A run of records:
## start
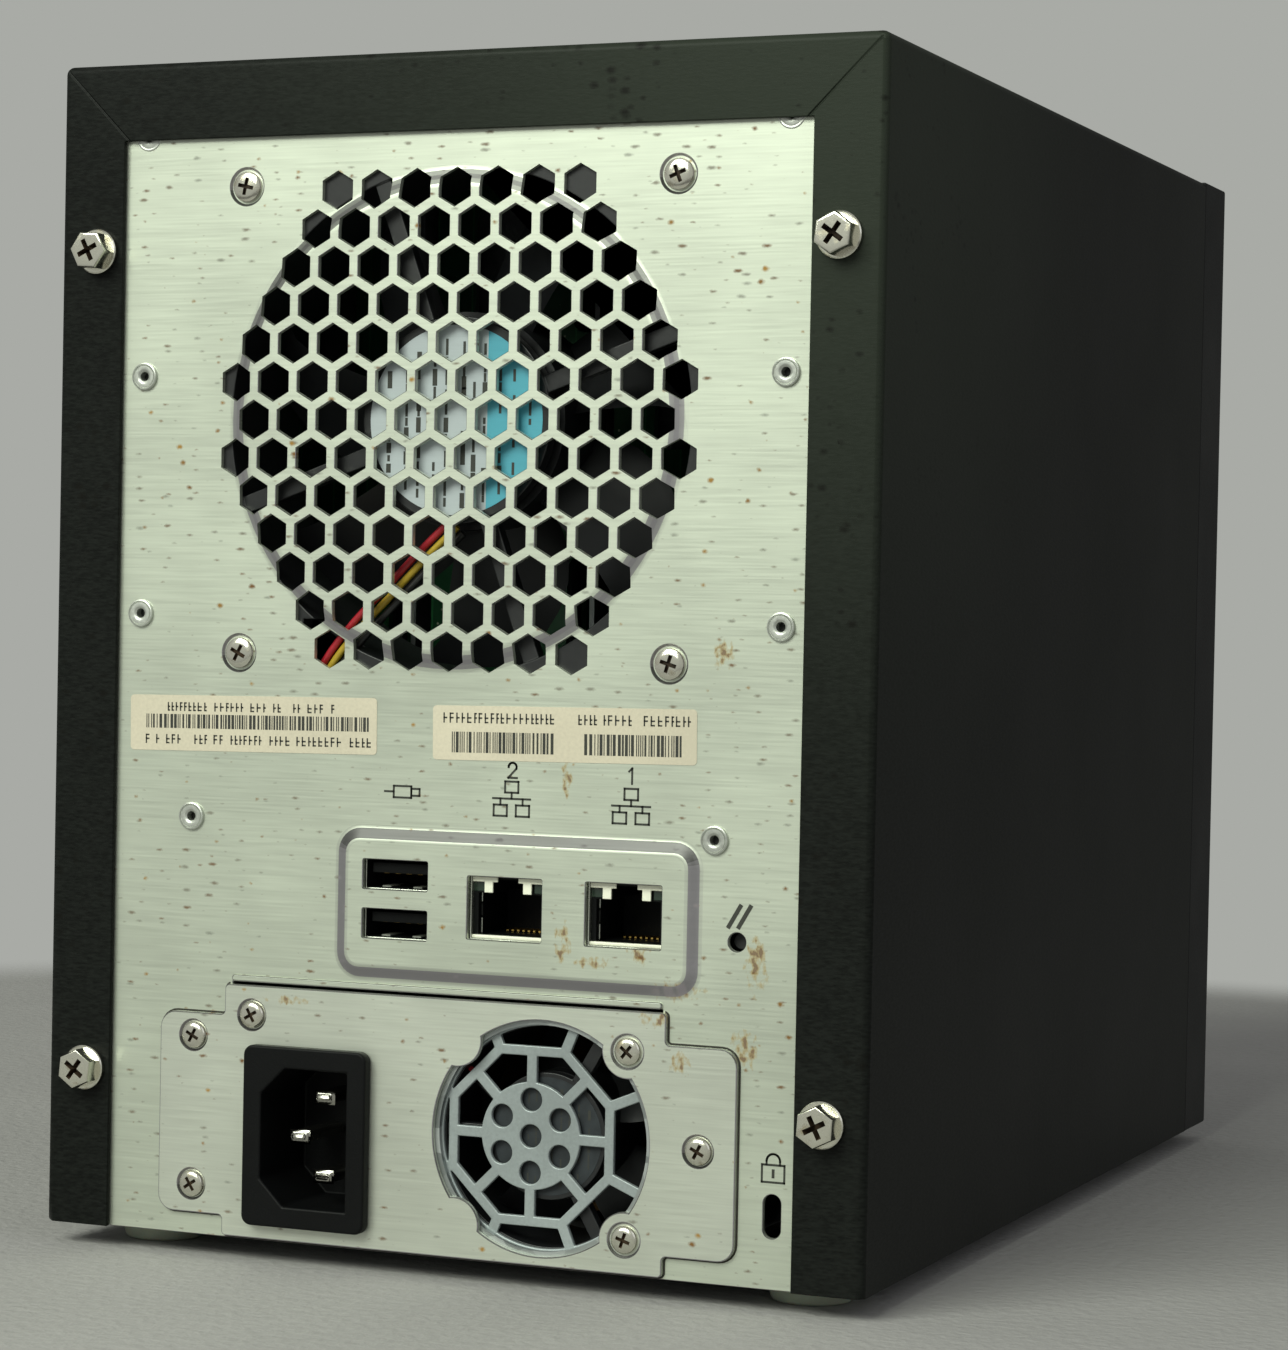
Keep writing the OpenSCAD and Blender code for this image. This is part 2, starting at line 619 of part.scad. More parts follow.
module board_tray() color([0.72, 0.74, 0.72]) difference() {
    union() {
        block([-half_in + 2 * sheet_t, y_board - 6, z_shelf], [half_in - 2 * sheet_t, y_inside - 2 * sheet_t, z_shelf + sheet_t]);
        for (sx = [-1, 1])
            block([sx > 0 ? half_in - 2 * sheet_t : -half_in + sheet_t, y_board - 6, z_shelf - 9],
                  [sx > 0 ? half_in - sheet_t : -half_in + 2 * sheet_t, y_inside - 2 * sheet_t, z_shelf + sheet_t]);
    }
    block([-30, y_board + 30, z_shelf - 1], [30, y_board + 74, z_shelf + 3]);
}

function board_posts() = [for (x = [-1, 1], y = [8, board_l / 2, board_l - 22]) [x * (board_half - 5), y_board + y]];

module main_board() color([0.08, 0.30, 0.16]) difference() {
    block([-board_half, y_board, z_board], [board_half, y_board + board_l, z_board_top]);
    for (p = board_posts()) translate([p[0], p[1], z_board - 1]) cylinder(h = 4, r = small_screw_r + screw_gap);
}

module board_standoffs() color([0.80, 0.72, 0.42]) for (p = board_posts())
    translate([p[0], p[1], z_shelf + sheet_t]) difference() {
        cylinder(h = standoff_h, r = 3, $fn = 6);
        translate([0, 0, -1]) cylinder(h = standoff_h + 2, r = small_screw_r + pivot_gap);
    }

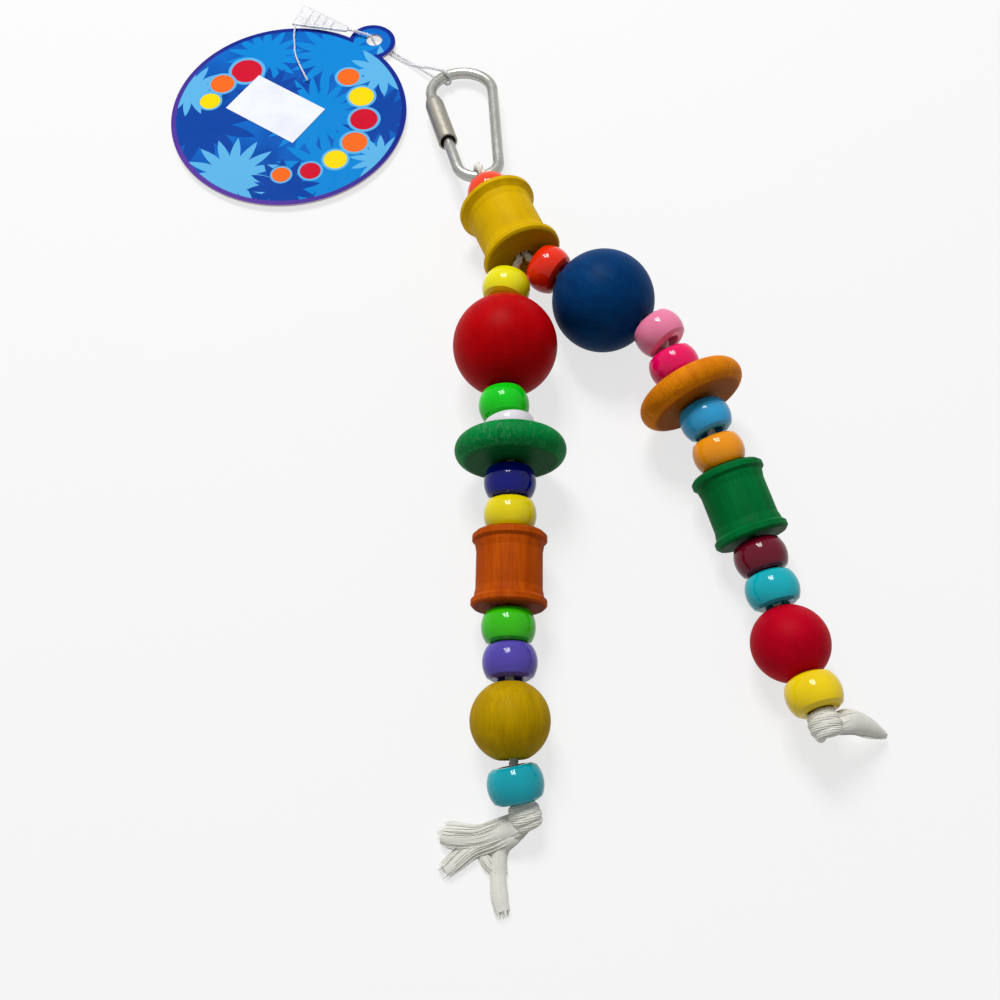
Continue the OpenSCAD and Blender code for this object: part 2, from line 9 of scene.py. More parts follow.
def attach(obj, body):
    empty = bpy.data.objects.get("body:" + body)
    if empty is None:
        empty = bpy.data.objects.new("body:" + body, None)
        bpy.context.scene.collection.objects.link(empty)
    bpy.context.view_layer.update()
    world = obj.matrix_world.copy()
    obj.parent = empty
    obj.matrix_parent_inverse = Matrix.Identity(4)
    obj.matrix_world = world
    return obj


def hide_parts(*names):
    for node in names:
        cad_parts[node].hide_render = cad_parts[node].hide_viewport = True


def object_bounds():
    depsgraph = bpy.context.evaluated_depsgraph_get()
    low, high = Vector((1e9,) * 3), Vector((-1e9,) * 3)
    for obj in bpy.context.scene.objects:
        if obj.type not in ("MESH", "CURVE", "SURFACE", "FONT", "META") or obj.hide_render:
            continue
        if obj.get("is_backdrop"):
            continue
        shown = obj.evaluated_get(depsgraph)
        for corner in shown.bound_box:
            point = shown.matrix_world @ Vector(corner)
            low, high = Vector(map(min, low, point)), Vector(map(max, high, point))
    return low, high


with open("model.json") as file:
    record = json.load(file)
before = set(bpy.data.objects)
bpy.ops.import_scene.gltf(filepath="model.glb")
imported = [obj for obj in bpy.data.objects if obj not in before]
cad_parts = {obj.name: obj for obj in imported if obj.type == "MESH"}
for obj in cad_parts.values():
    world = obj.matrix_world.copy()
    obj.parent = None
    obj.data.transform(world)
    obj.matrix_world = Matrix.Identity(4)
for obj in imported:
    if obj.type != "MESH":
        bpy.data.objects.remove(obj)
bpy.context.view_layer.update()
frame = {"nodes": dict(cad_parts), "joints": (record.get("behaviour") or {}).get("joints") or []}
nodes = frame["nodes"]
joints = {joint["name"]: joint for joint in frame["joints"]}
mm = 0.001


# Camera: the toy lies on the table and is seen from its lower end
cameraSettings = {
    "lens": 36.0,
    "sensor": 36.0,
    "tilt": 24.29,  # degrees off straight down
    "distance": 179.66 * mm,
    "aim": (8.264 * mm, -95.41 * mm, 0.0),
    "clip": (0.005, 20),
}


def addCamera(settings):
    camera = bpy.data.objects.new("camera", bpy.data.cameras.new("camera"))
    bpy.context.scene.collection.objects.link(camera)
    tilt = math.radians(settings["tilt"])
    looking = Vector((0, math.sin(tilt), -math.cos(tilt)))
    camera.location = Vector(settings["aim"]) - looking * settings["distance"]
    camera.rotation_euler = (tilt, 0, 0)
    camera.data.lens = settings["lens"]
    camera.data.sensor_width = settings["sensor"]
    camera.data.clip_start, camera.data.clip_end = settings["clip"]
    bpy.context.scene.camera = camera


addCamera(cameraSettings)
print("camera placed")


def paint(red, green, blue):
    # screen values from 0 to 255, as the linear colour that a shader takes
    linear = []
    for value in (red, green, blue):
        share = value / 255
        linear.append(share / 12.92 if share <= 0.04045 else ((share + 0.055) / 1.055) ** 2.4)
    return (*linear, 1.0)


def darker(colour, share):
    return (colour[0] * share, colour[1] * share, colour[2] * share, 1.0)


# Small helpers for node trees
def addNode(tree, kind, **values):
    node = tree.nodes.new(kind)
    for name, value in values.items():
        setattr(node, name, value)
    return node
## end
■ STATED TASK ■
Please give an exact restatement of only the lines from the beginning of the material above to the line with "function board_posts() = [for", inclusive.

■ FINAL ANSWER ■
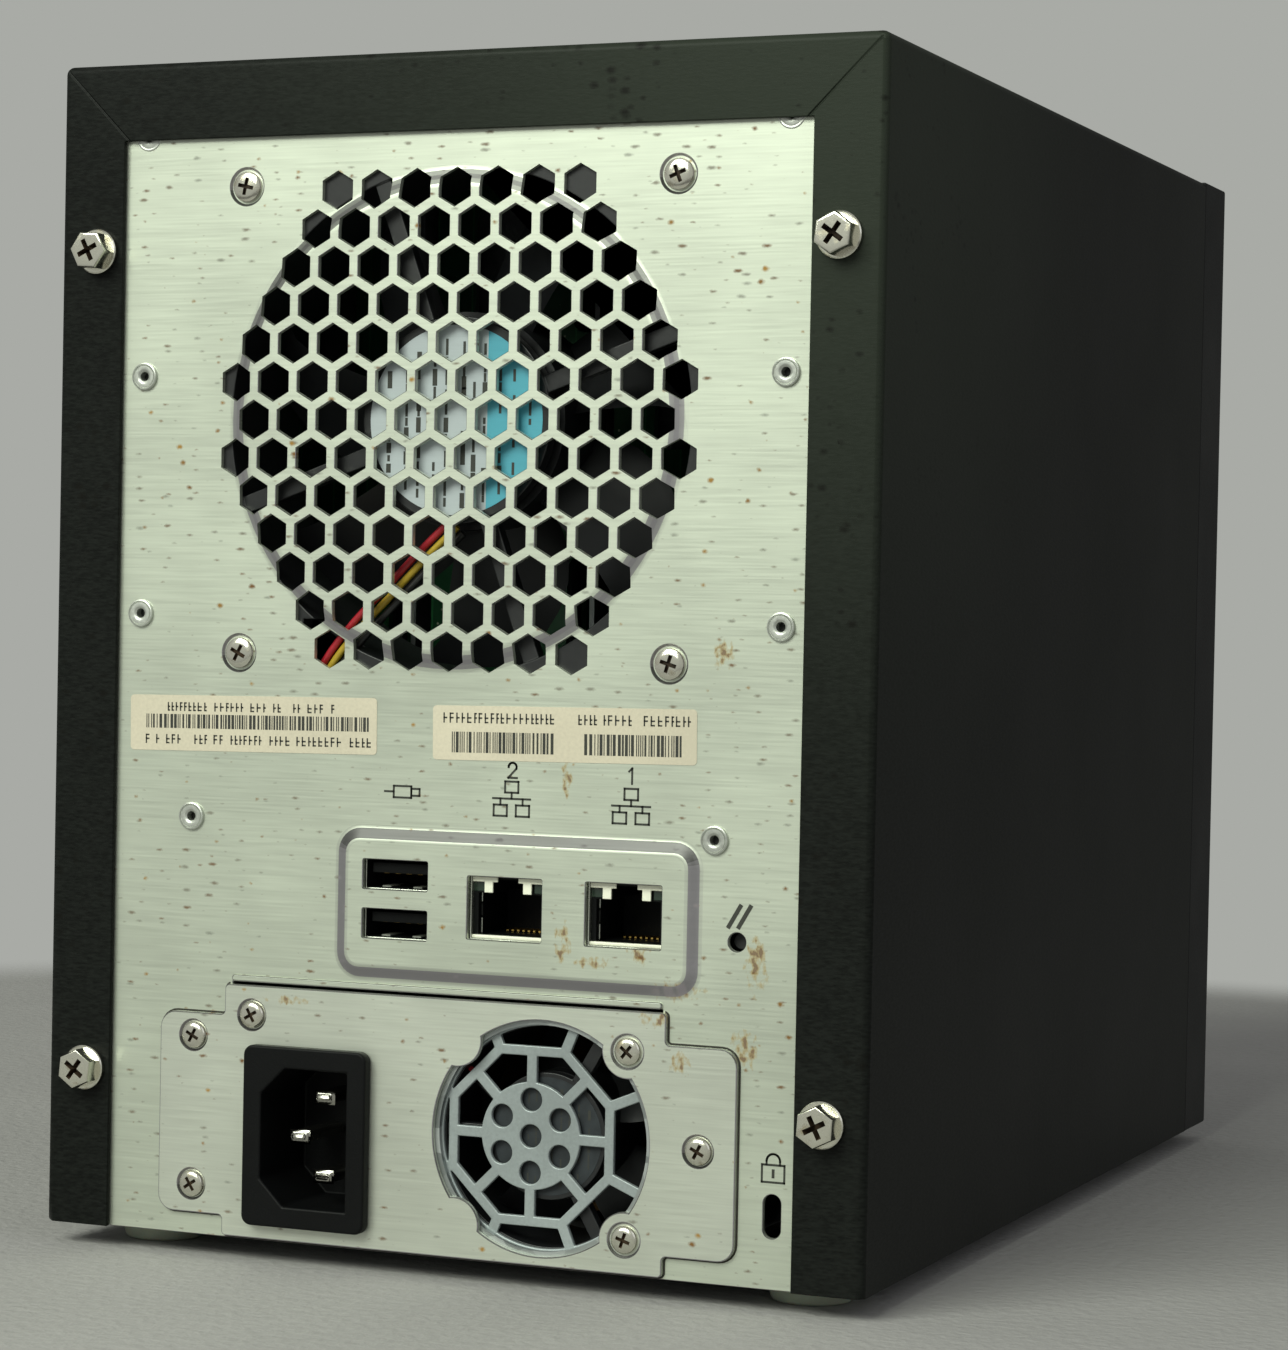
Keep writing the OpenSCAD and Blender code for this image. This is part 2, starting at line 619 of part.scad. More parts follow.
module board_tray() color([0.72, 0.74, 0.72]) difference() {
    union() {
        block([-half_in + 2 * sheet_t, y_board - 6, z_shelf], [half_in - 2 * sheet_t, y_inside - 2 * sheet_t, z_shelf + sheet_t]);
        for (sx = [-1, 1])
            block([sx > 0 ? half_in - 2 * sheet_t : -half_in + sheet_t, y_board - 6, z_shelf - 9],
                  [sx > 0 ? half_in - sheet_t : -half_in + 2 * sheet_t, y_inside - 2 * sheet_t, z_shelf + sheet_t]);
    }
    block([-30, y_board + 30, z_shelf - 1], [30, y_board + 74, z_shelf + 3]);
}

function board_posts() = [for (x = [-1, 1], y = [8, board_l / 2, board_l - 22]) [x * (board_half - 5), y_board + y]];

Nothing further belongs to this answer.